EXERCISE PROMPT: Find the string "from" in the data, then copy every line where it is found.
───
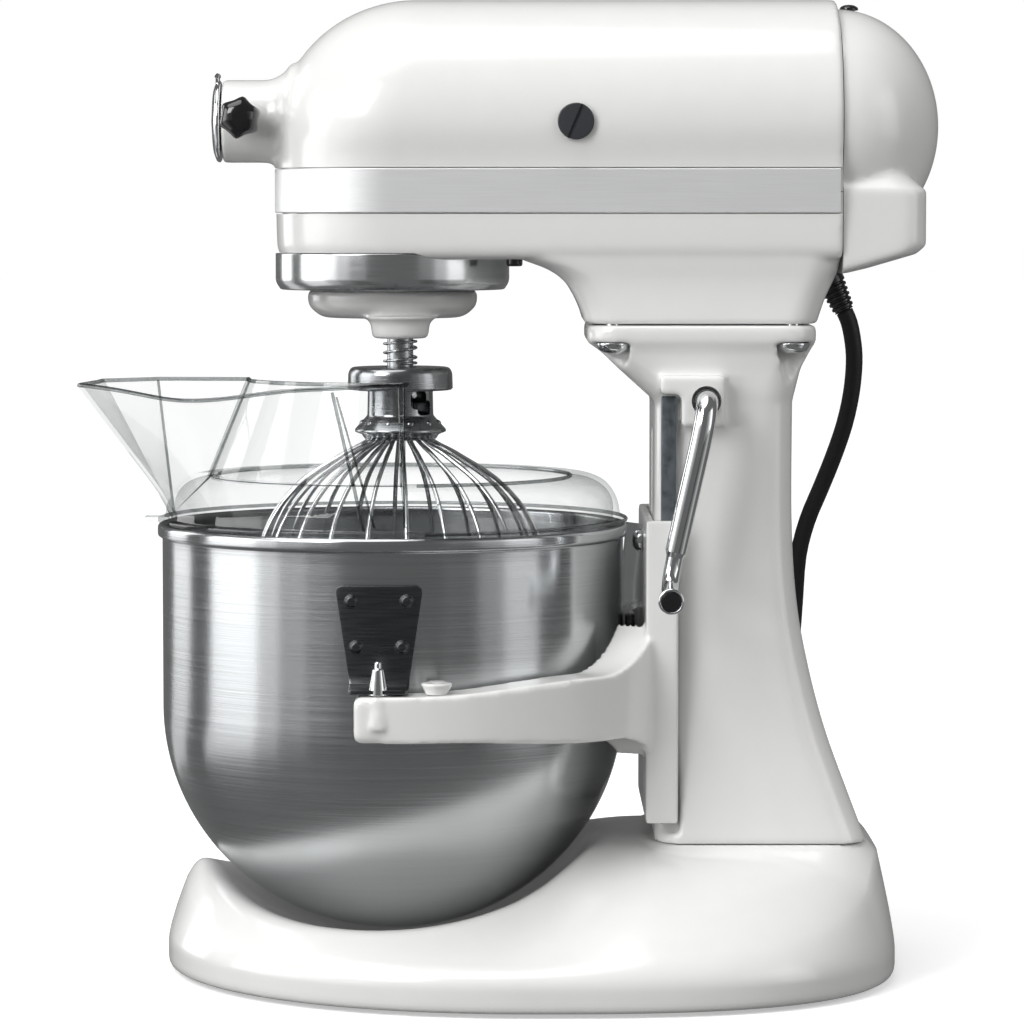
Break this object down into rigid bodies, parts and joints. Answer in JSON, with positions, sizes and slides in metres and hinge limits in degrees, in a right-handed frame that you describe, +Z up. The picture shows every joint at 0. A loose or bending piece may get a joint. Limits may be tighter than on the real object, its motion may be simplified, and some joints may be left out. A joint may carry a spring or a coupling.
{
  "type": "stand mixer",
  "caption": "Bowl-lift stand mixer with a planetary wire whisk, a steel bowl on a lifting yoke, a clear pouring shield, an attachment hub and a mains cord.",
  "frame": {"origin": "centre of the mixer's footprint on the table, under the middle of its box", "axes": "+Z up, -Y towards the attachment hub at the front, +X towards the bowl-lift lever"},
  "size_m": [0.398, 0.3698, 0.4204],
  "materials": {
    "enamel": "glossy enamel",
    "feet": "matt",
    "band": "brushed along its length",
    "rails": "satin",
    "chrome": "polished",
    "caps": "satin",
    "black": "glossy",
    "drive_steel": "machined",
    "wheel_brass": "machined",
    "motor_core": "laminated steel with copper windings",
    "board": "satin",
    "whisk_hub": "satin",
    "whisk_wire": "polished wire",
    "bowl_steel": "brushed round the bowl",
    "bracket_steel": "dark satin",
    "clear": "clear",
    "cord": "satin"
  },
  "bodies": {
    "stand": {"base": "enamel", "foot_1": "feet", "foot_2": "feet", "foot_3": "feet", "foot_4": "feet", "foot_5": "feet", "column": "enamel", "guide_rail_left": "rails", "guide_rail_right": "rails", "motor_housing": "enamel", "gear_case": "enamel", "rear_cover": "enamel", "rear_cover_screw": "black", "trim_band": "band", "brush_cap_left": "caps", "brush_cap_right": "caps", "flange_screw_1": "chrome", "flange_screw_2": "chrome", "flange_screw_3": "chrome", "flange_screw_4": "chrome", "drip_ring": "chrome", "ring_gear": "drive_steel", "motor_stator": "motor_core", "bearing_bracket": "rails", "control_board": "board", "strain_relief": "black", "power_cord": "cord", "cord_coil": "cord", "plug": "black"},
    "planetary": {"planetary_housing": "enamel", "center_shaft": "drive_steel", "center_gear": "drive_steel"},
    "beater": {"beater_shaft": "drive_steel", "beater_pinion": "drive_steel", "beater_spring": "drive_steel"},
    "whisk": {"whisk_hub": "whisk_hub", "whisk_wires": "whisk_wire"},
    "worm_gear": {"worm_wheel": "wheel_brass"},
    "rotor": {"armature": "motor_core"},
    "attachment_drive": {"hub_drive": "drive_steel"},
    "cover": {"hub_cover": "chrome"},
    "knob": {"hub_knob": "black"},
    "speed_control": {"speed_lever": "black"},
    "reset": {"reset_button": "black"},
    "lever": {"lift_shaft": "drive_steel", "lift_lever": "chrome"},
    "carriage": {"yoke": "enamel", "lift_link": "rails", "bowl_pin_left": "chrome", "bowl_pin_right": "chrome", "latch_spring": "chrome", "bowl": "bowl_steel", "latch_catch": "black", "bowl_bracket_left": "bracket_steel", "bowl_bracket_right": "bracket_steel"},
    "shield": {"pouring_shield": "clear", "pour_chute": "clear"},
    "left_lock": {"bowl_lock_left": "enamel"},
    "right_lock": {"bowl_lock_right": "enamel"}
  },
  "joints": [
    {"name": "planetary_spin", "type": "hinge", "parent": "stand", "child": "planetary", "pos_m": [0, -0.052, 0.287], "axis": [0, 0, 1], "continuous": true},
    {"name": "beater_spin", "type": "hinge", "parent": "planetary", "child": "beater", "pos_m": [0.02489, -0.04806, 0.287], "axis": [0, 0, 1], "continuous": true},
    {"name": "whisk_push", "type": "slide", "parent": "beater", "child": "whisk", "axis": [0, 0, 1], "range_m": [0, 0.006], "stiffness_N_per_m": 500, "deforming": ["beater_spring"]},
    {"name": "worm_gear_spin", "type": "hinge", "parent": "stand", "child": "worm_gear", "pos_m": [0.026, -0.0099, 0.342], "axis": [0, 0, 1], "continuous": true},
    {"name": "motor_spin", "type": "hinge", "parent": "stand", "child": "rotor", "pos_m": [0, 0.05, 0.368], "axis": [0, 1, 0], "continuous": true},
    {"name": "attachment_spin", "type": "hinge", "parent": "stand", "child": "attachment_drive", "pos_m": [0, -0.09, 0.368], "axis": [0, 1, 0], "continuous": true},
    {"name": "hub_cover_flip", "type": "hinge", "parent": "stand", "child": "cover", "pos_m": [0, -0.1278, 0.3876], "axis": [-1, 0, 0], "range_deg": [0, 100]},
    {"name": "hub_knob_turn", "type": "hinge", "parent": "stand", "child": "knob", "pos_m": [0.02, -0.1164, 0.369], "axis": [1, 0, 0], "continuous": true},
    {"name": "speed_slide", "type": "slide", "parent": "stand", "child": "speed_control", "axis": [0, 1, 0], "range_m": [0, 0.045]},
    {"name": "reset_press", "type": "slide", "parent": "stand", "child": "reset", "axis": [0, 0, 1], "range_m": [0, 0.002], "stiffness_N_per_m": 400},
    {"name": "bowl_lift", "type": "slide", "parent": "stand", "child": "carriage", "axis": [0, 0, 1], "range_m": [0, 0.0175]},
    {"name": "lift_handle", "type": "hinge", "parent": "stand", "child": "lever", "pos_m": [0.05, 0.0823, 0.249], "axis": [1, 0, 0], "range_deg": [0, 180]},
    {"name": "shield_turn", "type": "hinge", "parent": "carriage", "child": "shield", "pos_m": [0, -0.052, 0.202], "axis": [0, 0, 1], "range_deg": [-20, 20]},
    {"name": "left_lock_turn", "type": "hinge", "parent": "carriage", "child": "left_lock", "pos_m": [-0.115, -0.031, 0.132], "axis": [0, 0, -1], "range_deg": [0, 90]},
    {"name": "right_lock_turn", "type": "hinge", "parent": "carriage", "child": "right_lock", "pos_m": [0.115, -0.031, 0.132], "axis": [0, 0, 1], "range_deg": [0, 90]}
  ],
  "couplings": [
    {"joint": "beater_spin", "follows": "planetary_spin", "ratio": -3.6},
    {"joint": "worm_gear_spin", "follows": "planetary_spin", "ratio": -3.0769},
    {"joint": "motor_spin", "follows": "planetary_spin", "ratio": 18.462},
    {"joint": "attachment_spin", "follows": "planetary_spin", "ratio": -1},
    {"joint": "lift_handle", "follows": "bowl_lift", "rad_per_m": 179.52}
  ]
}
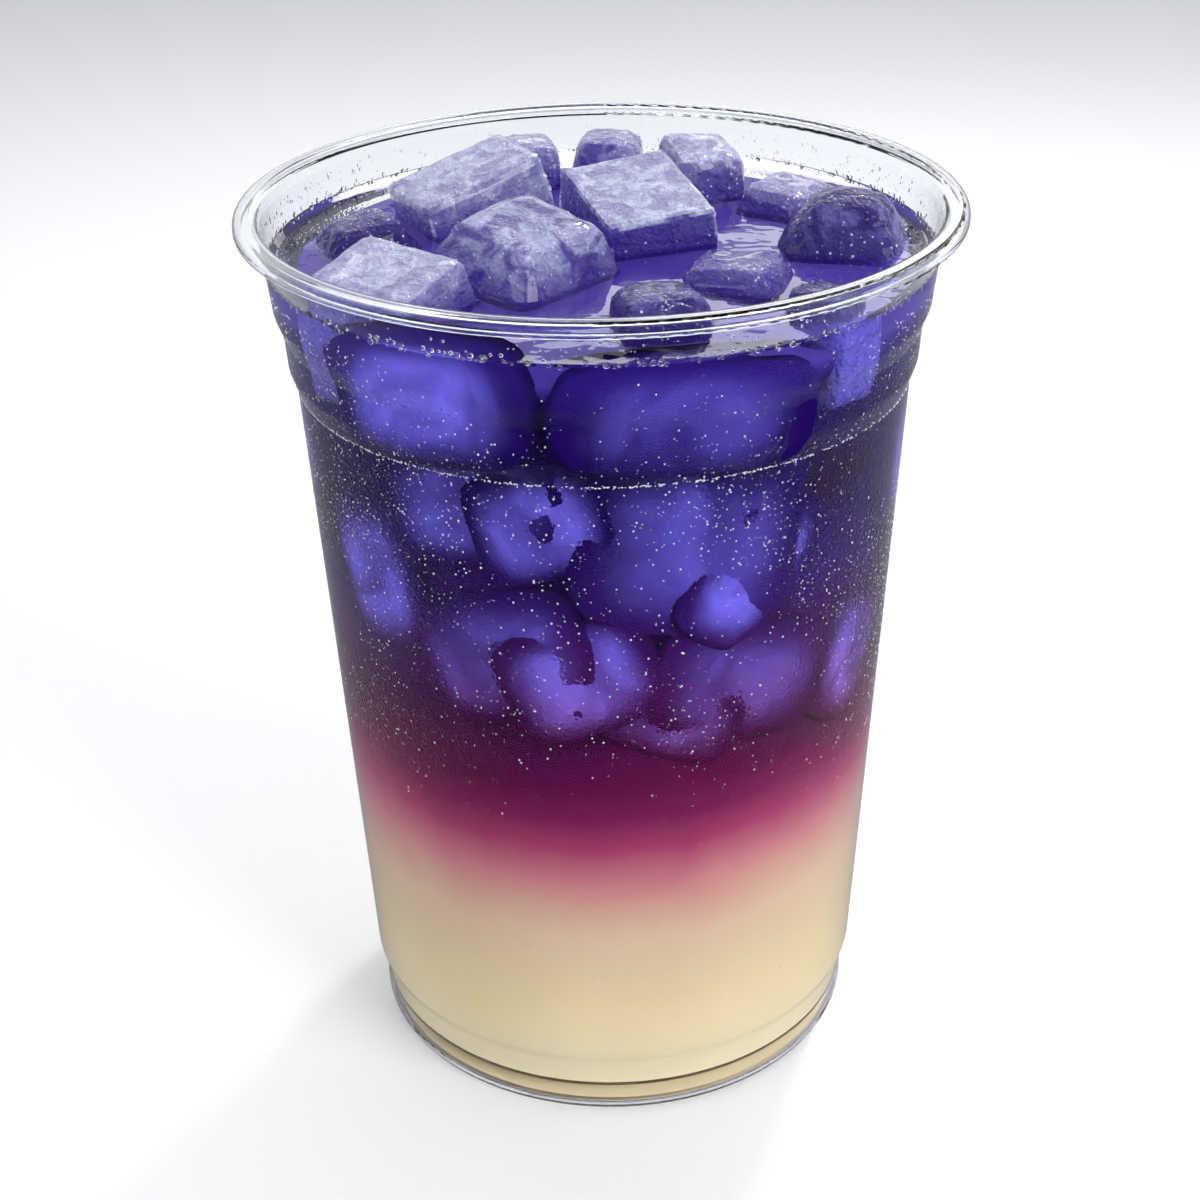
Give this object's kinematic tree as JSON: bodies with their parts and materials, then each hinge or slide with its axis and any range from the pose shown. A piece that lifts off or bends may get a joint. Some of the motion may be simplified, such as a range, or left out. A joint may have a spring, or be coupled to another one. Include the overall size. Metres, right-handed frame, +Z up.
{
  "type": "iced drink in a cup",
  "caption": "Clear tapered cup with a rolled rim, holding a pale lemonade layer under a deep violet butterfly pea tea layer, with ice cubes standing out of the surface.",
  "frame": {"origin": "on the table under the middle of the cup", "axes": "+Z up through the middle of the cup, -Y towards the side seen from the front"},
  "size_m": [0.098, 0.098, 0.1294],
  "materials": {
    "clear_cup": "clear moulded sheet, glossy, wet with fine condensation outside",
    "lemonade": "cloudy pale yellow lemonade",
    "pea_tea": "deep violet butterfly pea tea, turning magenta at its lower edge",
    "ice": "melting ice, frosted and speckled with air bubbles"
  },
  "bodies": {
    "root": {"cup": "clear_cup", "lemonade": "lemonade", "pea_tea": "pea_tea", "ice_back_left": "ice", "ice_front_left": "ice", "ice_front_middle": "ice", "ice_middle": "ice", "ice_low_left": "ice", "ice_back_middle": "ice", "ice_back_small": "ice", "ice_back_right": "ice", "ice_right": "ice", "ice_dark_right": "ice", "ice_front_right": "ice", "ice_low_front": "ice", "ice_low_right": "ice"}
  },
  "joints": []
}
───
THE COMPLETED TASK:
Give this object's kinematic tree as JSON: bodies with their parts and materials, then each hinge or slide with its axis and any range from the pose shown. A piece that lifts off or bends may get a joint. Some of the motion may be simplified, such as a range, or left out. A joint may have a spring, or be coupled to another one. Include the overall size. Metres, right-handed frame, +Z up.
  "frame": {"origin": "on the table under the middle of the cup", "axes": "+Z up through the middle of the cup, -Y towards the side seen from the front"},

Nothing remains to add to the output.